This starts out a little pedantic, but since part of the point of this blog is thinking about translation, I have to walk about it first.

Deut. 6.4 is one of the most important passages in the Hebrew Bible, the Shema, but it’s a pain to translate. The Hebrew is YHWH Eloheinu YHWH Ehad. YHWH is usually rendered as “the LORD,” eloheinu means “our god,” and ehad is the numeral one. So it’s literally something like “The LORD our god The LORD one.” The NRSV gives four possibilities of where to stick the implied “is” in the sentence:

  • The LORD is our God, the LORD alone.
  • The LORD our God is one LORD.
  • The LORD our God, the LORD is one.
  • The LORD is our God, the LORD is one.

And then in the reading I’m doing, the NCT throws in another options:

  • Warera no kami, shu wa yuiitsu no shu de aru. (Our God, the LORD, is the sole/unique LORD).

That might seem like some mindless shuffling of words, but each variation has a slight theological difference. The first NRSV says there may be other Gods, but YHWH is the only God for Israel. The second says that YHWH is a single deity, not a pantheon. The third and fourth sort of combine the first two, that YHWH is Israel’s deity and is a singular deity. The Japanese uses yuiitsu, which can mean that YHWH is the only God or that he is a singularly unique God – unlike any other.

Which of these is “right”? Languages don’t have a direct one-to-one correlation to each other, and translation is just a kind of interpretation. Maybe it’s “all of the above,” the four Hebrew words managing to capture the meaning of all the different phrases, in English and Japanese.

A more interesting passage for me was v 10-12, where the Promised land is accurately described as “a land with fine, large cities that you did not build, houses filled with all sorts of goods that you did not fill, hewn cisterns you did not hew, vineyards and olive groves that you did not plant.” That is how conquest works: you get to reap the benefits of whatever infrastructure is there that you don’t destroy. What’s suggested here is that the Israelites need to feel a constant sense of gratitude, to remember that this land is theirs not because they built everything from the ground up but because it was given to them. And that they must “take care [to] not forget the LORD, who brought [them] out of the land of Egypt, out of the house of slavery.” Yes, your life is good now, you’re powerful now, but you weren’t always, so don’t get complacent. Stay true to the covenant, don’t worship other gods, don’t betray God’s commandments.

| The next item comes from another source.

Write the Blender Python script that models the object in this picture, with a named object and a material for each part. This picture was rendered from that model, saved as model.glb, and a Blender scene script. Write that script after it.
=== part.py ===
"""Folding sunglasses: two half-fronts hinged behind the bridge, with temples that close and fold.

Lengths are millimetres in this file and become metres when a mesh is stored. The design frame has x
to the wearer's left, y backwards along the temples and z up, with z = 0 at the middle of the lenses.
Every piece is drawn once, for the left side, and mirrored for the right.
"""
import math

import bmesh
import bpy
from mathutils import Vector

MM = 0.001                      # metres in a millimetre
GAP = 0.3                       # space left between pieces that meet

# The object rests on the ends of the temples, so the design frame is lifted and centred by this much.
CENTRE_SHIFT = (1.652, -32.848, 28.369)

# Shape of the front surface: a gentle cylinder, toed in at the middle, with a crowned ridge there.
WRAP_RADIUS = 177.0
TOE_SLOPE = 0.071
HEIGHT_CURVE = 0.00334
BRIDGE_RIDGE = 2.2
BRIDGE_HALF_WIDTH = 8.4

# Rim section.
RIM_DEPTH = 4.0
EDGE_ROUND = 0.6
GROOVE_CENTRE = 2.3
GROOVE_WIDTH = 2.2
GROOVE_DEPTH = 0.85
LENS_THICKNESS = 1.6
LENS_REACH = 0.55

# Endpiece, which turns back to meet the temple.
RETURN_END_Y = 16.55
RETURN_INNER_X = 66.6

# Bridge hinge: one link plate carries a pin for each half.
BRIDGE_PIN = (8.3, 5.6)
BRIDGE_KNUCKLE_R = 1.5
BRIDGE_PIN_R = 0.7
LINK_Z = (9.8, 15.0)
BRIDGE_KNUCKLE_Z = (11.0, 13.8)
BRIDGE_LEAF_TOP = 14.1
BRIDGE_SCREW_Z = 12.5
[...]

That sense of complacency could be better avoided, I think, by not having people conquer a land and take things from other people. If you have to build things from scratch, you appreciate them more. I know that, as a child of the top 10% in America, that I’ve gotten a lot of things that I didn’t build, or fill, or hew, or plant for myself. It’s very easy to take them for granted until you’re reminded, from a friend or from a volunteer job, that most people don’t have the conveniences I do. I call it “rich girl guilt,” and it’s been plaguing me as my parents help me pay for a car and furniture.

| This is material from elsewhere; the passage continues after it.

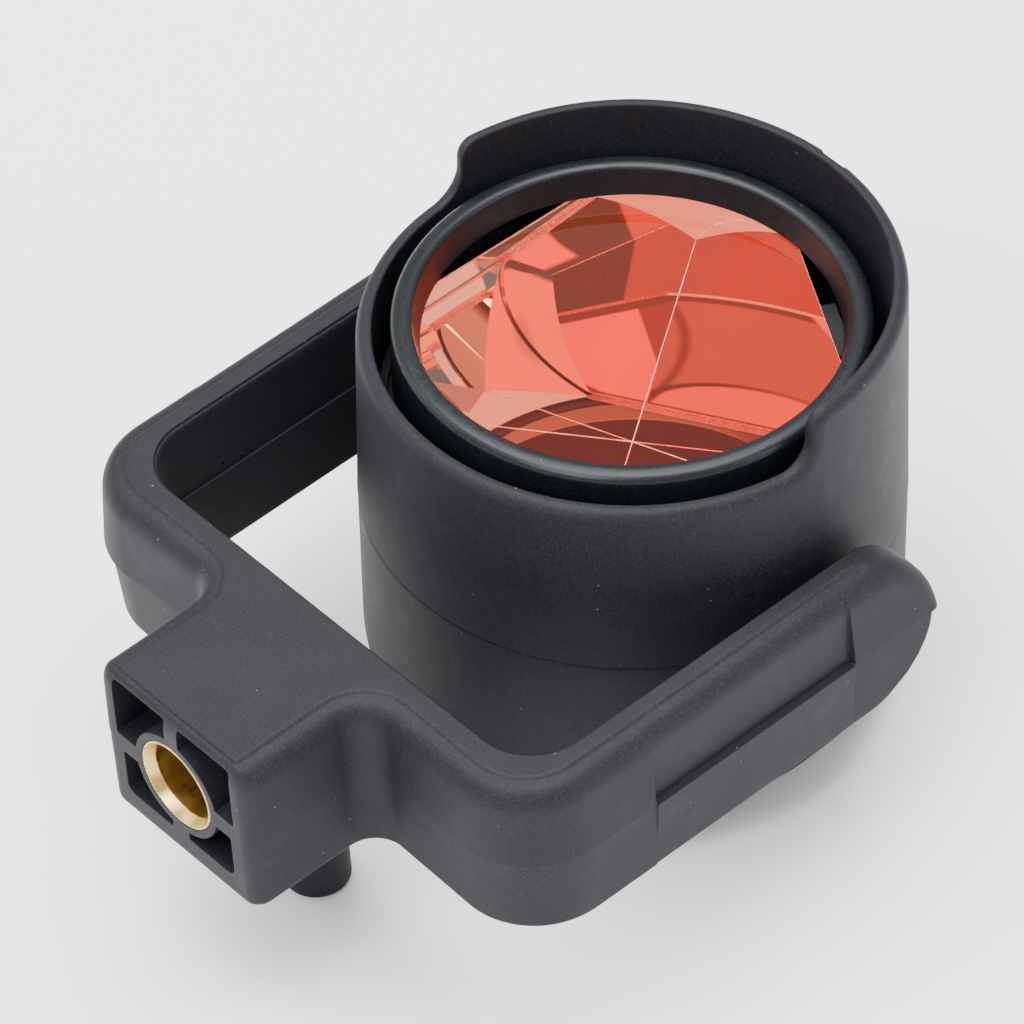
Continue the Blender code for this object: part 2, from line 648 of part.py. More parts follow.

I don’t know whether Deuteronomy will be as keen on the idea that the Law is mostly about justice for the poor, the widow, the orphan, and the stranger in your midst as other parts of the Bible are, but I imagine that it might be. That command to be generous and just and to not sit smugly on achievements of other people is the remedy my parents have recommended to me for feeling guilt about wealth.

The Japanese: tsukusu “to do completely, to use to exhaustion” (v 5), hitai “forehead” (v 8), zaisan “fortune, property,” chosuichi “reservoir” (v 11), mukui “reward” (v 25).

The verb tsukusu is attached directly to the nouns heart, soul, and strength in the Japanese by an object particle. In other words, “use up all your heart, use up all your soul, use up all your strength, in loving the LORD your God.” Again, it’s not a huge difference from the English, but to me it has a stronger connotation of effort – using your heart, soul, and strength until they’re exhausted.